-- start of DATASET SECTION --
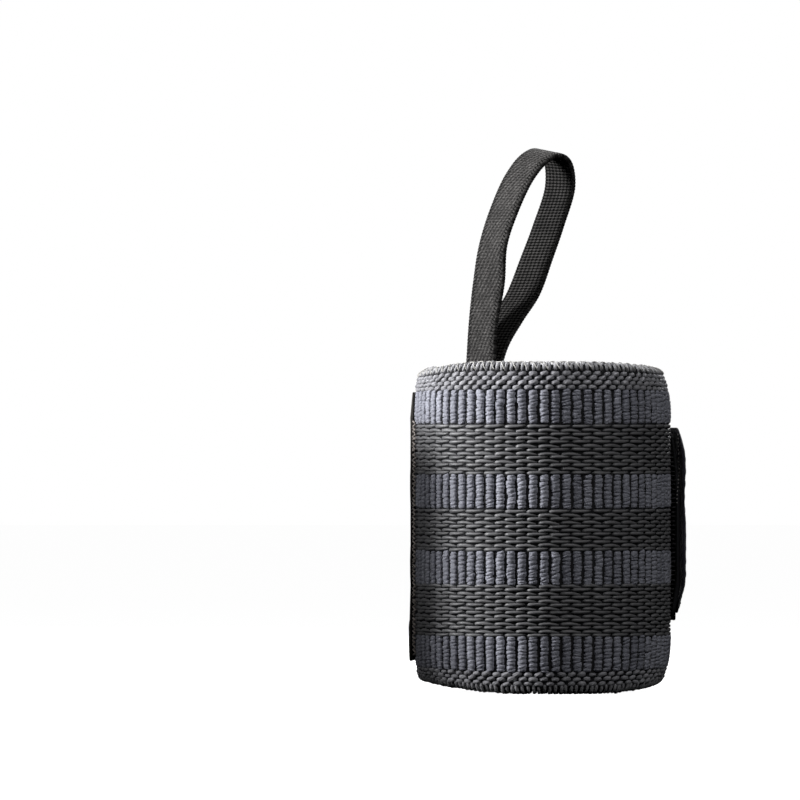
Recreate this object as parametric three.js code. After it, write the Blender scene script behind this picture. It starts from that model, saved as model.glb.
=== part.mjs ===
import * as THREE from "three";
import { LoftGeometry } from "three/addons/geometries/LoftGeometry.js";

// A wrist wrap for weight training, rolled up and standing on its lower edge: striped elastic
// webbing wound into an open roll, a folded binding over its outer end, a closure tab of hook tape
// and soft facing that goes on round the roll, and an elastic thumb loop sewn to the inner end.
// Lengths are in millimetres and angles in degrees. +Z is up and the front of the roll faces -Y.
// Angles run counterclockwise seen from above, from +X. A winding angle starts at the webbing's
// outer end and grows inwards, counterclockwise too.

// Clearance between two pieces, or two turns, that touch on the real thing
const CLEARANCE = 0.3;

// Webbing
const WEBBING_WIDTH = 80;
const WEBBING_THICKNESS = 2.4;
const ROLL_RADIUS = 32.1;
const FULL_TURNS = 2;
const OUTER_END_ANGLE = 140;
const OUTER_CORNER_RADIUS = 6;
const INNER_CORNER_RADIUS = 2;
const EDGE_CURL_SPAN = 13;
const END_CURL = 1.2;
const END_CURL_ANGLE = 36;
const RELIEF_SLOPE = 0.4;

// The stripes from an edge to the middle of the webbing, which is the same both ways. The widths
// are shares of the webbing's width, and the middle stripe is given whole. The thicknesses are
// shares of the webbing's.
const STRIPES = [
  { weave: "selvedge", width: 0.025, thickness: 0.6 },
  { weave: "plain", width: 0.055, thickness: 0.8 },
  { weave: "rib", width: 0.10125, thickness: 1 },
  { weave: "float", width: 0.15125, thickness: 0.8 },
  { weave: "rib", width: 0.1025, thickness: 1 },
  { weave: "float", width: 0.13, thickness: 0.8 },
];

// How the roll's edges leave a straight tube. Each row adds, at its angle and fading over its reach
// each way, a dip of the top and bottom rims and a pull of both towards the axis, as shares of the
// webbing's width. The last row is the same all round.
const RIM_SHAPE = [
  { angle: 180, reach: 60, top: 0.0275, bottom: 0, pull: 0 },
  { angle: 180, reach: 80, top: 0, bottom: 0.0325, pull: 0 },
  { angle: 0, reach: 70, top: 0.01875, bottom: 0.0225, pull: 0.0175 },
  { angle: 0, reach: Infinity, top: 0, bottom: 0, pull: 0.0125 },
];

// Binding folded over the outer end
const BINDING_THICKNESS = 0.8;
const BINDING_HEIGHT = 67;
const BINDING_OUTER_LEAF = 25;
const BINDING_INNER_LEAF = 13;
const BINDING_RIDGE = 0.3;
const BINDING_RIDGE_WIDTH = 4;
const BINDING_RIDGES = 3;

// Closure tab: hook tape below, facing above
const TAB_HEIGHT_ABOVE_MIDDLE = 1.5;
const TAB_END_ANGLE = 0;
const TAB_FREE_END = 8;
const TAB_FREE_END_BEND = 0.4;
const HOOK_TAPE_WIDTH = 48.5;
const HOOK_TAPE_THICKNESS = 1.1;
const HOOK_TAPE_ROOT = 4.5;
const HOOK_TAPE_TOP_CORNER = 20;
const HOOK_TAPE_BOTTOM_CORNER = 4;
const HOOK_TAPE_SETBACK = 1.5;
const FLARE_LENGTH = 5;
const FLARE_UP = 3.5;
const FLARE_DOWN = 5;
const FACING_WIDTH = 45;
const FACING_THICKNESS = 1;
const FACING_CORNER_RADIUS = 9;

// Thumb loop
const LOOP_WIDTH = 10;
const LOOP_THICKNESS = 1.2;
const LOOP_ANGLE = 222;
const LOOP_HEIGHT = 51.4;
const LOOP_REACH = 25.5;
const LOOP_SEWN_LENGTH = 18;
const LOOP_TWIST = 9;
const LOOP_TILT = 13;
const LOOP_CLEARANCE = 0.5;
const LOOP_END_MARGIN = 3;

// The thumb loop's middle line above the rim, from the outer leg over the top to the inner one:
// how far it reaches from the wall, as a share of the loop's reach, how far it rises, as a share
// of its height, and the shares of the twist and of the tilt that it has there.
const LOOP_COURSE = [
  { reach: 0.03, rise: 0.19, twist: -0.1, tilt: 0 },
  { reach: 0.1, rise: 0.38, twist: 0.7, tilt: 0 },
  { reach: 0.175, rise: 0.56, twist: 0.1, tilt: 0 },
  { reach: 0.31, rise: 0.73, twist: -0.1, tilt: 0 },
  { reach: 0.5, rise: 0.89, twist: 0, tilt: 0.4 },
  { reach: 0.7, rise: 0.975, twist: 0, tilt: 0.8 },
  { reach: 0.87, rise: 1, twist: -0.1, tilt: 1 },
  { reach: 0.99, rise: 0.925, twist: -0.2, tilt: 0.8 },
  { reach: 1, rise: 0.82, twist: -0.3, tilt: 0.3 },
  { reach: 0.905, rise: 0.66, twist: -0.2, tilt: 0 },
  { reach: 0.74, rise: 0.5, twist: 0.1, tilt: 0 },
  { reach: 0.55, rise: 0.33, twist: 1, tilt: 0 },
  { reach: 0.32, rise: 0.2, twist: 0.8, tilt: 0 },
  { reach: 0.14, rise: 0.07, twist: 0.3, tilt: 0 },
];

// Steps of the curved surfaces
const END_STEP = 5;
const TURN_STEP = 12;
const LEAF_STEPS = 6;
const RIDGE_STEPS = 4;
const FOLD_STEPS = 6;
const CORNER_STEPS = 4;
const LOOP_STEPS = 60;

const TURN_PITCH = WEBBING_THICKNESS + CLEARANCE;
const END_LIFT = HOOK_TAPE_THICKNESS + BINDING_THICKNESS + 2 * CLEARANCE;
const END_LIFT_PLATEAU = 9;
const END_LIFT_ANGLE = 33;

const toRadians = THREE.MathUtils.degToRad;
const toDegrees = THREE.MathUtils.radToDeg;
const { lerp, smoothstep } = THREE.MathUtils;

function atAngle(angle, radius, z) {
  const a = toRadians(angle);
  return new THREE.Vector3(radius * Math.cos(a), radius * Math.sin(a), z);
}

// How far an edge is cut back at a distance from a corner rounded to a radius
function cornerCutback(distance, radius) {
  const inside = Math.max(0, radius - distance);
  return radius - Math.sqrt(Math.max(0, radius * radius - inside * inside));
}

// The roll

// Middle of the webbing at a winding angle, away from its edges. Its end is lifted off the turn
// below by what lies between them.
function windingRadius(winding) {
  const lift = END_LIFT * (1 - smoothstep(winding, END_LIFT_PLATEAU, END_LIFT_ANGLE));
  return ROLL_RADIUS - WEBBING_THICKNESS / 2 - (TURN_PITCH * winding) / 360 + lift;
}

const outerFaceRadius = (winding) => windingRadius(winding) + WEBBING_THICKNESS / 2;
const innerFaceRadius = (winding) => windingRadius(winding) - WEBBING_THICKNESS / 2;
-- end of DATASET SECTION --
• **WHAT TO DO**
Restate the first line and every line after it, word for word, stopping once the line with "const RELIEF_SLOPE = 0.4;" is done.

• **EXERCISE SOLUTION**
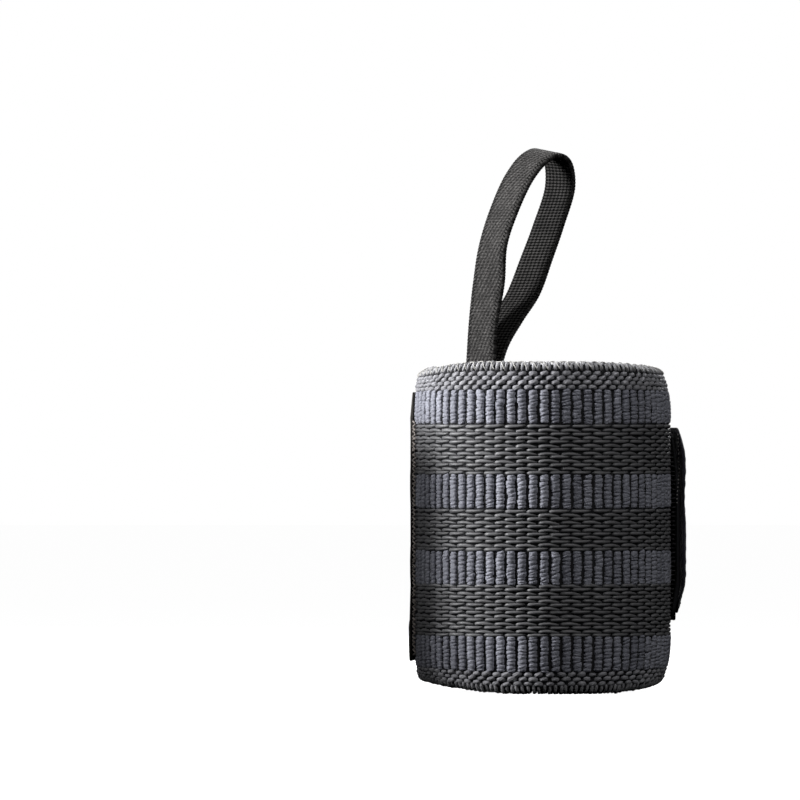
Recreate this object as parametric three.js code. After it, write the Blender scene script behind this picture. It starts from that model, saved as model.glb.
=== part.mjs ===
import * as THREE from "three";
import { LoftGeometry } from "three/addons/geometries/LoftGeometry.js";

// A wrist wrap for weight training, rolled up and standing on its lower edge: striped elastic
// webbing wound into an open roll, a folded binding over its outer end, a closure tab of hook tape
// and soft facing that goes on round the roll, and an elastic thumb loop sewn to the inner end.
// Lengths are in millimetres and angles in degrees. +Z is up and the front of the roll faces -Y.
// Angles run counterclockwise seen from above, from +X. A winding angle starts at the webbing's
// outer end and grows inwards, counterclockwise too.

// Clearance between two pieces, or two turns, that touch on the real thing
const CLEARANCE = 0.3;

// Webbing
const WEBBING_WIDTH = 80;
const WEBBING_THICKNESS = 2.4;
const ROLL_RADIUS = 32.1;
const FULL_TURNS = 2;
const OUTER_END_ANGLE = 140;
const OUTER_CORNER_RADIUS = 6;
const INNER_CORNER_RADIUS = 2;
const EDGE_CURL_SPAN = 13;
const END_CURL = 1.2;
const END_CURL_ANGLE = 36;
const RELIEF_SLOPE = 0.4;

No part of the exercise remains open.